Oscillatory Flows of Rectangular Hypersonic Inlet Unstart Caused by Downstream Mass-Flow Choking

摘要

Unstart flows of a rectangular hypersonic iniet are experimentally studied at a freestream Mach number of 5. With the aid of high speed Schlieren and time-accurate pressure measurements, the unsteady flow processes of the entire inlet, including the shock system motions, the separation bubble transformations, and the surface pressure fluctuations, are recorded and discussed. The relation of the oscillation frequency with the exit throttling ratio is also obtained. Results indicate that the oscillatory flows of hypersonic inlet unstart can be classified into two types, namely, relatively mild "little buzz" and highly violent "big buzz." Because of the presence of a large transient supersonic region in the duct, the upstream propagation of acoustic waves is impeded temporarily in a buzz cycle.

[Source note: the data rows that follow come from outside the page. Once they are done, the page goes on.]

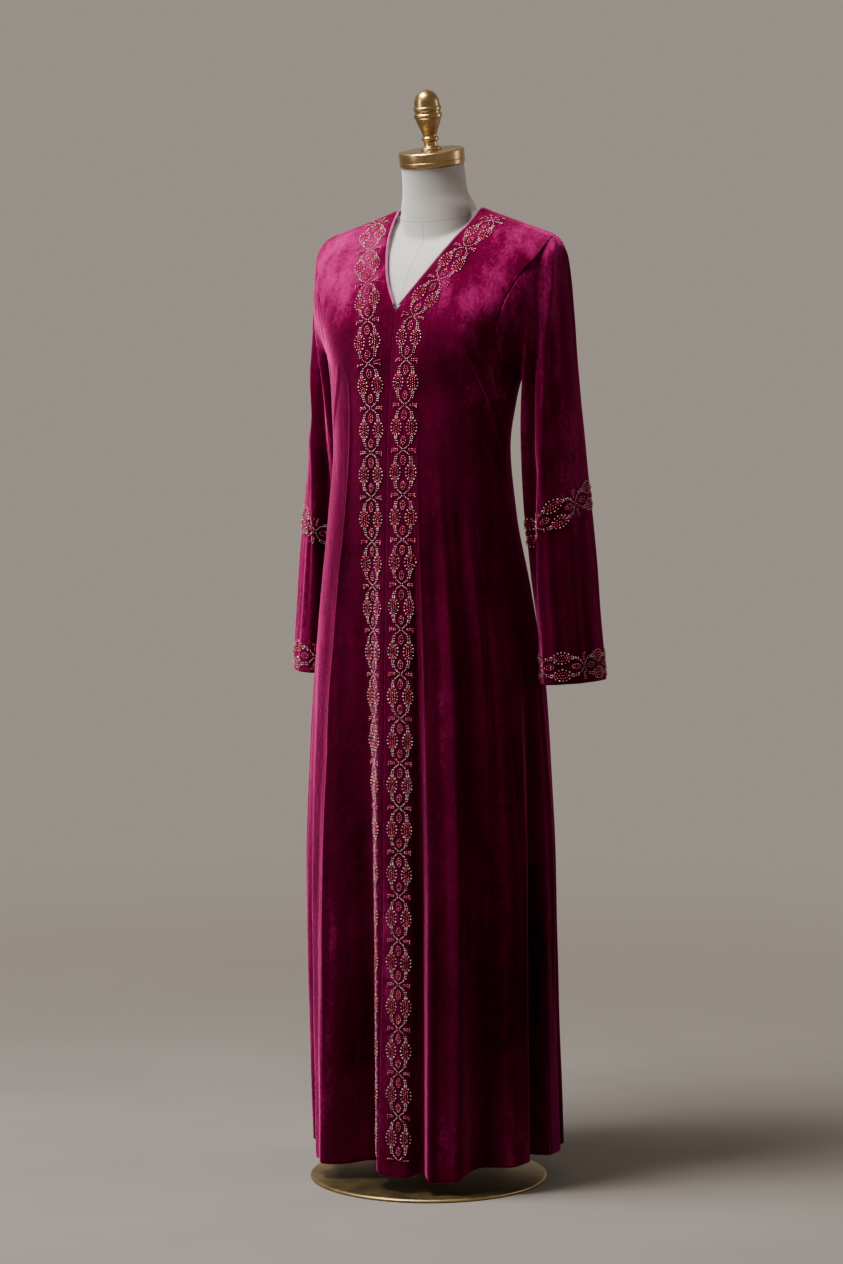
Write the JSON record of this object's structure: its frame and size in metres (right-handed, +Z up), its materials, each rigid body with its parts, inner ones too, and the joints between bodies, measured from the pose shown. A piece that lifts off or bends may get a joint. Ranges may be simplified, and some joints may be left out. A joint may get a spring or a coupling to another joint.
{
  "type": "kaftan on a dress form",
  "caption": "Full-length long-sleeved velvet kaftan with a V neck and bead-banded front, worn on a limbless dress form with a round metal base.",
  "frame": {"origin": "centre of the underside of the form's round base plate, on the floor", "axes": "+Z up, the garment's front faces -Y, +X is towards the wearer's left"},
  "size_m": [0.504, 0.3632, 1.5944],
  "materials": {
    "velvet": "deep raspberry silk velvet with a short directional pile",
    "binding": "lighter mauve-pink rolled velvet edge",
    "form_cover": "pale grey linen-look cover",
    "brass": "satin brass",
    "aged_brass": "dull antique brass",
    "beads_silver": "silver-lined glass seed beads",
    "beads_red": "red and garnet glass seed beads",
    "thread": "sewing thread"
  },
  "bodies": {
    "root": {"front_right": "velvet", "front_left": "velvet", "back": "velvet", "sleeve_right": "velvet", "sleeve_left": "velvet", "neck_binding": "binding", "form_torso": "form_cover", "form_neck_cap": "brass", "form_finial": "brass", "form_pole": "aged_brass", "form_base": "aged_brass"}
  },
  "joints": []
}
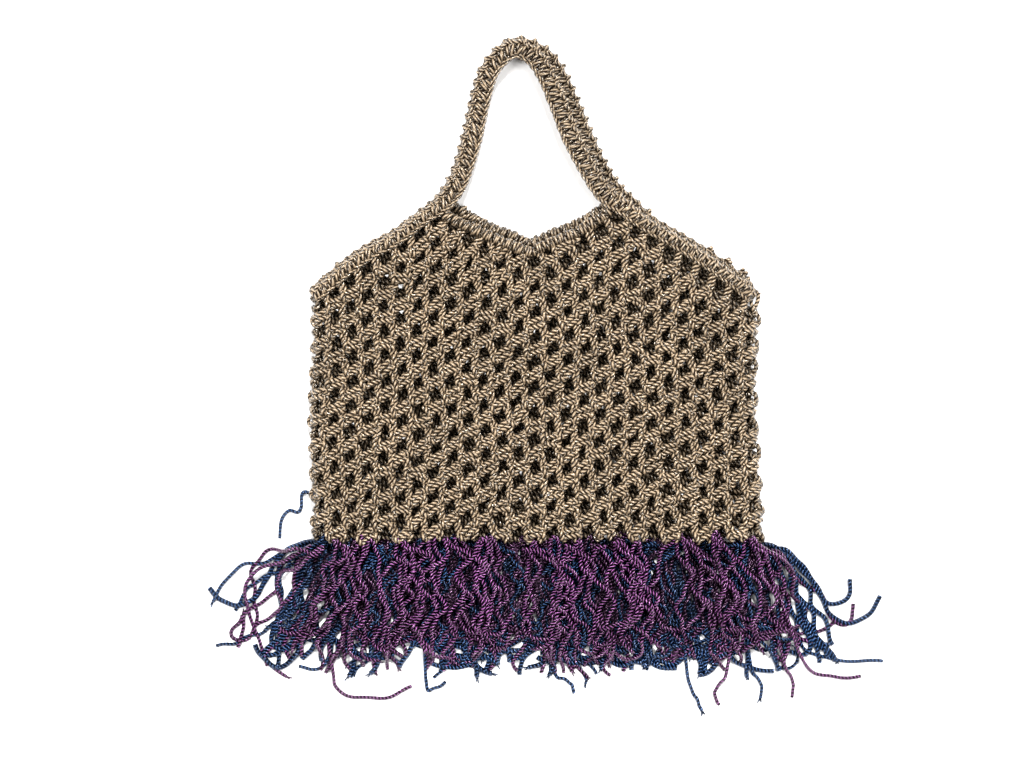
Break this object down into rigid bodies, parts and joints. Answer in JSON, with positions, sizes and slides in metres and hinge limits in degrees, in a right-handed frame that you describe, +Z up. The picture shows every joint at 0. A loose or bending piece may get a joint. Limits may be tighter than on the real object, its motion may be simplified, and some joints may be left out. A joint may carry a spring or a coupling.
{
  "type": "knotted net tote bag",
  "caption": "Flat-lying knotted net tote with two wrapped handles, a V neckline and a two-colour cord fringe along the hem.",
  "frame": {"origin": "centre of the overall box, on the surface that the bag lies on", "axes": "+Z up out of the front face, +Y towards the handles, +X to the right of the front face"},
  "size_m": [0.576, 0.5814, 0.0264],
  "materials": {
    "sand_cord": "glossy twisted synthetic cord",
    "purple_cord": "glossy twisted synthetic cord",
    "navy_cord": "glossy twisted synthetic cord"
  },
  "bodies": {
    "root": {"net_pouch": "sand_cord", "front_handle": "sand_cord", "back_handle": "sand_cord", "front_neck_rim": "sand_cord", "back_neck_rim": "sand_cord", "fringe_purple": "purple_cord", "fringe_navy": "navy_cord"}
  },
  "joints": []
}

As a result, the traditional oscillation mechanism of supersonic inlet buzz, based on an acoustic wave feedback loop, is invalid for hypersonic inlet buzz. Therefore, a new oscillation mechanism is brought forward in which the airflow spillage at the entrance of the inlet is taken as the disturbing source and three communicating ways, namely, convection, shock train motion, and acoustic wave propagation, jointly establish the signal feedback loop. Then, the base frequencies of hypersonic inlet buzz at different throttling ratios are estimated and found in good consistency with those observed in current experiments.